To do -
Extract the data exactly, missing nothing.
= = = = =
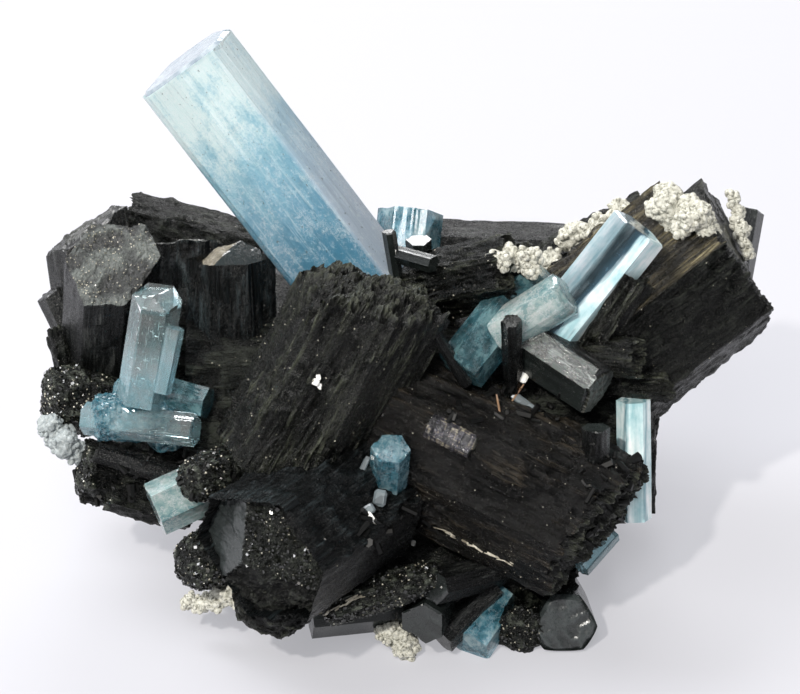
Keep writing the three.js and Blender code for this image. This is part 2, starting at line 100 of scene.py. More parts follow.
SCHORL_PIECES = {
    "schorl_centre": [
        schorl((-15.6, -16.3, 8), (-3.3, 6.5, 14), 18.5, facing=(0.3, 0.9, 0.3), rise=2.5,
               calm=((-2, -10, 20), 9), pitch=0.185),
    ],
    "schorl_lower_front": [
        schorl((-4, -18.5, 7), (-17.2, -27.2, 24.5), 17.4, "shaded", odd_sides={5: "striped"},
               habit=(0.84, 0.9, 1.2, 1.0, 1, 0.95), facets={
                   "peak": (-4.1, 1.2), "turns": (-5, 110, 255), "slopes": (0.32, 0.4, 0.35),
                   "ends": ("granular", "satin", "mottled")}),
        schorl((-13.5, -27, 4), (-17, -34.2, 17.5), 10.5, "shaded", "mottled", soft=0.45),
        schorl((-19, -26, 2), (-27.5, -28.5, 15), 7.5, "granular", "granular", soft=0.6),
        schorl((-18.5, -15.5, 4), (-27.5, -17.5, 15), 6.2, "granular", "granular", soft=0.6),
    ],
    "schorl_lower_right": [
        schorl((-1, -10.5, 4), (25.5, -23.8, 10.5), 20, "ribbed", "crinkled", facing=(0.75, -0.6, 0.25),
               rise=1, side_look="umber"),
        schorl((4.0, -10.3, 13.7), (9.8, -13.2, 14.9), 4.8, "terraced", "stepped", side_look="painted_highlight",
               pitch=0.16),
        schorl((25.5, -23.5, 10), (25.5, -10.5, 15), 3.5, "striped", "smooth", pitch=0.2),
    ],
    "schorl_right": [
        schorl((26, -1.5, -4), (43.3, 12.3, -5), 24.5, "bark", "mottled", rise=1.5, pitch=0.3,
               roll=math.radians(20), odd_sides={5: "golden"}),
        schorl((33, 8, -6), (44.5, 16.4, -7), 13.2, "ribbed", "stepped", facing=(0.85, 0.45, 0.25),
               pitch=0.35, wear=2.0),
        schorl((47, 9, -14), (49, 19, -16), 3.6, "smooth", "smooth"),
        schorl((32, -7, -8), (31.5, -22, -5), 6.4, "bark", "crinkled"),
    ],
    "schorl_fans": [
        schorl((25, -0.5, 7), (31, 9.3, 9.5), 5.4, "ribbed", "crinkled", pitch=0.2),
        schorl((22, -0.5, 6), (31, -1.5, 11), 4.8, "ribbed", "crinkled", pitch=0.2),
        schorl((25.5, -5, 4), (35.5, -5.5, 7), 3.4, "ribbed", "crinkled", pitch=0.2),
        schorl((16.5, 1, 7), (26, -5.4, 11.5), 7, "smooth", "stepped", pitch=0.2,
               roll=math.radians(-8), odd_sides={0: "polished", 5: "striped"}),
        schorl((15.2, -9.5, 3), (14.5, 3.5, 16), 2.5, "striped", "stepped", pitch=0.2),
        schorl((8.8, -5, 10), (3.8, 3.2, 14), 1.6, "striped", "stepped", pitch=0.18),
    ],
    "schorl_top": [
        schorl((2.5, 8, -3), (15, 10.5, 9), 8.8, "ribbed", "crinkled", pitch=0.2),
        schorl((-0.5, 9.5, 1), (-1.5, 15.5, 4), 1.7, "smooth", "smooth"),
        schorl((2.5, 9.5, -4), (2.5, 14.5, -1), 3.2, "smooth", "smooth"),
        schorl((-0.5, 12.5, 2), (4.5, 11, 6), 2.2, "smooth", "smooth"),
        schorl((1.5, 13.5, -22), (23, 12.7, -23), 9, "striped", "crinkled", pitch=0.4),
        schorl((19.5, 9, -18), (35, 17.5, -18), 8.5, "bark", "crinkled", pitch=0.4),
    ],
    "schorl_left": [
        schorl((-40.7, -3.6, -11), (-38.7, 11.4, 2), 11.6, "striped", "frosted",
               facing=(-0.1, 0.4, 0.91)),
        schorl((-40.5, -5, -12), (-43.6, 16.4, -13), 11, "striped", "stepped",
               facing=(-0.5, 0.8, 0.2), wear=2.0, pitch=0.32),
        schorl((-42.5, -4.5, -12), (-48.4, 8, -12), 4.4, "striped", "stepped", facing=(-0.6, 0.75, 0.2)),
        schorl((-45.5, -4.5, -7), (-47, 2, -6), 2.5, "bark", "crinkled"),
        schorl((-19, 12.4, -17), (-38, 17, -18), 9, "bark", "crinkled", pitch=0.32),
        schorl((-29, -2.5, -11), (-29.5, 14.5, -11), 8.5, "ribbed", "stepped", side_look="shaded",
               pitch=0.35),
        schorl((-22.5, -8.5, -3), (-22.8, 12.3, 1), 10.8, "ribbed", side_look="shaded", pitch=0.3, facets={
            "peak": (-1.5, -1.0), "turns": (-65, 35), "slopes": (0.45, 0.9),
            "ends": ("weathered", "smooth")}),
    ],
    "schorl_lower_left": [
        schorl((-38, -7.5, -6), (-48, -7, -2), 8.5, "granular", "granular", soft=0.4),
        schorl((-28, -19, -4), (-43, -16.5, 1), 8.4, "bark", "granular", soft=0.25),
        schorl((-26, -18.5, 4), (-40.5, -14, 5), 2.8, "striped", "stepped"),
        schorl((-28, -22.5, -2), (-39.5, -19.5, 2), 5, "bark", "granular", soft=0.3),
    ],
    "schorl_keel": [
        schorl((4.5, -34.5, 2), (-12, -36, 5), 5.4, "smooth", "smooth"),
        schorl((5.5, -30, 10), (-10, -34.5, 14), 4.4, "granular", "granular", soft=0.3),
        schorl((5.5, -32.5, 2), (3, -36.5, 10), 5.6, "smooth", "smooth"),
        schorl((13.5, -30, 2), (4.5, -31.5, 12), 4.4, "striped", "smooth"),
        schorl((12.5, -32.5, 2), (5.5, -39, 6), 3.8, "striped", "smooth"),
        schorl((21.5, -34.6, -8), (22, -37.1, 5), 8.4, "smooth", "satin", rounded=0.25, bevel=0.7),
        schorl((17, -34.5, -6), (16, -38, 5), 7.5, "bark", "granular", soft=0.4),
    ],
    "schorl_body": [
        schorl((-29, -6.5, -11), (31, -7.5, -12), 31, "bark", "crinkled", pitch=0.8),
        schorl((-15, -29.5, -8), (23.5, -29.5, -8), 19, "bark", "crinkled", pitch=0.7),
        schorl((-22, -2, -14), (-44, 1, -13), 17, "bark", "crinkled", pitch=0.55),
        schorl((-16, -15, -9), (-37, -13, -7), 13, "bark", "crinkled", pitch=0.5),
    ],
    "schorl_far_side": [
        schorl((-14, -0.5, -12), (-20.5, 7, -38), 14, "ribbed", "stepped", pitch=0.72),
        schorl((6.7, -4.6, -14), (14.7, 2.5, -40), 16, "ribbed", "stepped", pitch=0.72),
        schorl((-2.8, -14.3, -12), (-7.3, -18, -39), 15, "ribbed", "crinkled", rise=2, pitch=0.72),
        schorl((20, -10, -12), (30, -12, -32), 11, "ribbed", "stepped", rise=1.5, pitch=0.72),
        schorl((-25, -10, -12), (-36, -12, -32), 12, "ribbed", "stepped", rise=1.5, pitch=0.72),
        schorl((6.9, -23.9, -10), (10.2, -31, -34), 13, "ribbed", "crinkled", pitch=0.72),
        schorl((-14, -22, -8), (-22, -26, -28), 11, "ribbed", "crinkled", pitch=0.72),
    ],
}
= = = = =
Task response -
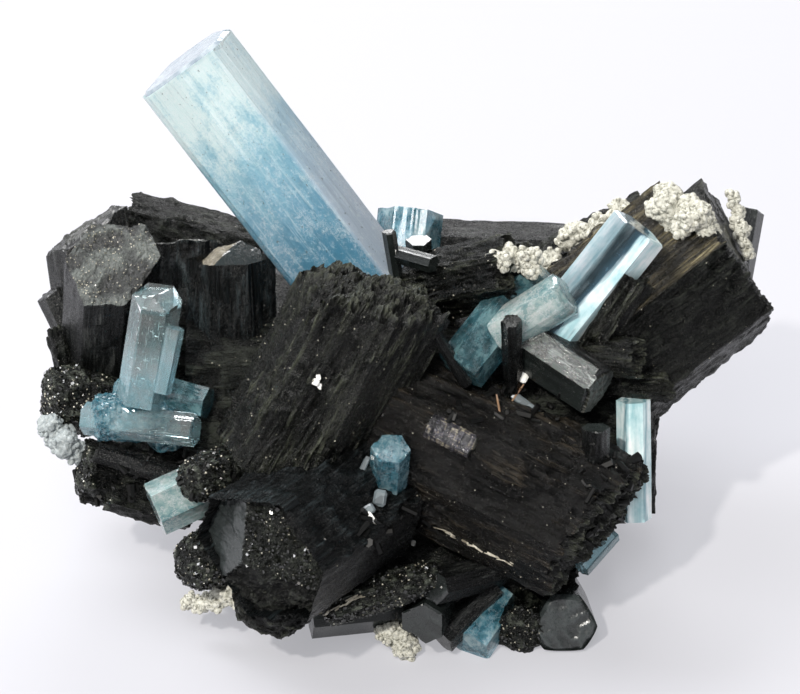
Keep writing the three.js and Blender code for this image. This is part 2, starting at line 100 of scene.py. More parts follow.
SCHORL_PIECES = {
    "schorl_centre": [
        schorl((-15.6, -16.3, 8), (-3.3, 6.5, 14), 18.5, facing=(0.3, 0.9, 0.3), rise=2.5,
               calm=((-2, -10, 20), 9), pitch=0.185),
    ],
    "schorl_lower_front": [
        schorl((-4, -18.5, 7), (-17.2, -27.2, 24.5), 17.4, "shaded", odd_sides={5: "striped"},
               habit=(0.84, 0.9, 1.2, 1.0, 1, 0.95), facets={
                   "peak": (-4.1, 1.2), "turns": (-5, 110, 255), "slopes": (0.32, 0.4, 0.35),
                   "ends": ("granular", "satin", "mottled")}),
        schorl((-13.5, -27, 4), (-17, -34.2, 17.5), 10.5, "shaded", "mottled", soft=0.45),
        schorl((-19, -26, 2), (-27.5, -28.5, 15), 7.5, "granular", "granular", soft=0.6),
        schorl((-18.5, -15.5, 4), (-27.5, -17.5, 15), 6.2, "granular", "granular", soft=0.6),
    ],
    "schorl_lower_right": [
        schorl((-1, -10.5, 4), (25.5, -23.8, 10.5), 20, "ribbed", "crinkled", facing=(0.75, -0.6, 0.25),
               rise=1, side_look="umber"),
        schorl((4.0, -10.3, 13.7), (9.8, -13.2, 14.9), 4.8, "terraced", "stepped", side_look="painted_highlight",
               pitch=0.16),
        schorl((25.5, -23.5, 10), (25.5, -10.5, 15), 3.5, "striped", "smooth", pitch=0.2),
    ],
    "schorl_right": [
        schorl((26, -1.5, -4), (43.3, 12.3, -5), 24.5, "bark", "mottled", rise=1.5, pitch=0.3,
               roll=math.radians(20), odd_sides={5: "golden"}),
        schorl((33, 8, -6), (44.5, 16.4, -7), 13.2, "ribbed", "stepped", facing=(0.85, 0.45, 0.25),
               pitch=0.35, wear=2.0),
        schorl((47, 9, -14), (49, 19, -16), 3.6, "smooth", "smooth"),
        schorl((32, -7, -8), (31.5, -22, -5), 6.4, "bark", "crinkled"),
    ],
    "schorl_fans": [
        schorl((25, -0.5, 7), (31, 9.3, 9.5), 5.4, "ribbed", "crinkled", pitch=0.2),
        schorl((22, -0.5, 6), (31, -1.5, 11), 4.8, "ribbed", "crinkled", pitch=0.2),
        schorl((25.5, -5, 4), (35.5, -5.5, 7), 3.4, "ribbed", "crinkled", pitch=0.2),
        schorl((16.5, 1, 7), (26, -5.4, 11.5), 7, "smooth", "stepped", pitch=0.2,
               roll=math.radians(-8), odd_sides={0: "polished", 5: "striped"}),
        schorl((15.2, -9.5, 3), (14.5, 3.5, 16), 2.5, "striped", "stepped", pitch=0.2),
        schorl((8.8, -5, 10), (3.8, 3.2, 14), 1.6, "striped", "stepped", pitch=0.18),
    ],
    "schorl_top": [
        schorl((2.5, 8, -3), (15, 10.5, 9), 8.8, "ribbed", "crinkled", pitch=0.2),
        schorl((-0.5, 9.5, 1), (-1.5, 15.5, 4), 1.7, "smooth", "smooth"),
        schorl((2.5, 9.5, -4), (2.5, 14.5, -1), 3.2, "smooth", "smooth"),
        schorl((-0.5, 12.5, 2), (4.5, 11, 6), 2.2, "smooth", "smooth"),
        schorl((1.5, 13.5, -22), (23, 12.7, -23), 9, "striped", "crinkled", pitch=0.4),
        schorl((19.5, 9, -18), (35, 17.5, -18), 8.5, "bark", "crinkled", pitch=0.4),
    ],
    "schorl_left": [
        schorl((-40.7, -3.6, -11), (-38.7, 11.4, 2), 11.6, "striped", "frosted",
               facing=(-0.1, 0.4, 0.91)),
        schorl((-40.5, -5, -12), (-43.6, 16.4, -13), 11, "striped", "stepped",
               facing=(-0.5, 0.8, 0.2), wear=2.0, pitch=0.32),
        schorl((-42.5, -4.5, -12), (-48.4, 8, -12), 4.4, "striped", "stepped", facing=(-0.6, 0.75, 0.2)),
        schorl((-45.5, -4.5, -7), (-47, 2, -6), 2.5, "bark", "crinkled"),
        schorl((-19, 12.4, -17), (-38, 17, -18), 9, "bark", "crinkled", pitch=0.32),
        schorl((-29, -2.5, -11), (-29.5, 14.5, -11), 8.5, "ribbed", "stepped", side_look="shaded",
               pitch=0.35),
        schorl((-22.5, -8.5, -3), (-22.8, 12.3, 1), 10.8, "ribbed", side_look="shaded", pitch=0.3, facets={
            "peak": (-1.5, -1.0), "turns": (-65, 35), "slopes": (0.45, 0.9),
            "ends": ("weathered", "smooth")}),
    ],
    "schorl_lower_left": [
        schorl((-38, -7.5, -6), (-48, -7, -2), 8.5, "granular", "granular", soft=0.4),
        schorl((-28, -19, -4), (-43, -16.5, 1), 8.4, "bark", "granular", soft=0.25),
        schorl((-26, -18.5, 4), (-40.5, -14, 5), 2.8, "striped", "stepped"),
        schorl((-28, -22.5, -2), (-39.5, -19.5, 2), 5, "bark", "granular", soft=0.3),
    ],
    "schorl_keel": [
        schorl((4.5, -34.5, 2), (-12, -36, 5), 5.4, "smooth", "smooth"),
        schorl((5.5, -30, 10), (-10, -34.5, 14), 4.4, "granular", "granular", soft=0.3),
        schorl((5.5, -32.5, 2), (3, -36.5, 10), 5.6, "smooth", "smooth"),
        schorl((13.5, -30, 2), (4.5, -31.5, 12), 4.4, "striped", "smooth"),
        schorl((12.5, -32.5, 2), (5.5, -39, 6), 3.8, "striped", "smooth"),
        schorl((21.5, -34.6, -8), (22, -37.1, 5), 8.4, "smooth", "satin", rounded=0.25, bevel=0.7),
        schorl((17, -34.5, -6), (16, -38, 5), 7.5, "bark", "granular", soft=0.4),
    ],
    "schorl_body": [
        schorl((-29, -6.5, -11), (31, -7.5, -12), 31, "bark", "crinkled", pitch=0.8),
        schorl((-15, -29.5, -8), (23.5, -29.5, -8), 19, "bark", "crinkled", pitch=0.7),
        schorl((-22, -2, -14), (-44, 1, -13), 17, "bark", "crinkled", pitch=0.55),
        schorl((-16, -15, -9), (-37, -13, -7), 13, "bark", "crinkled", pitch=0.5),
    ],
    "schorl_far_side": [
        schorl((-14, -0.5, -12), (-20.5, 7, -38), 14, "ribbed", "stepped", pitch=0.72),
        schorl((6.7, -4.6, -14), (14.7, 2.5, -40), 16, "ribbed", "stepped", pitch=0.72),
        schorl((-2.8, -14.3, -12), (-7.3, -18, -39), 15, "ribbed", "crinkled", rise=2, pitch=0.72),
        schorl((20, -10, -12), (30, -12, -32), 11, "ribbed", "stepped", rise=1.5, pitch=0.72),
        schorl((-25, -10, -12), (-36, -12, -32), 12, "ribbed", "stepped", rise=1.5, pitch=0.72),
        schorl((6.9, -23.9, -10), (10.2, -31, -34), 13, "ribbed", "crinkled", pitch=0.72),
        schorl((-14, -22, -8), (-22, -26, -28), 11, "ribbed", "crinkled", pitch=0.72),
    ],
}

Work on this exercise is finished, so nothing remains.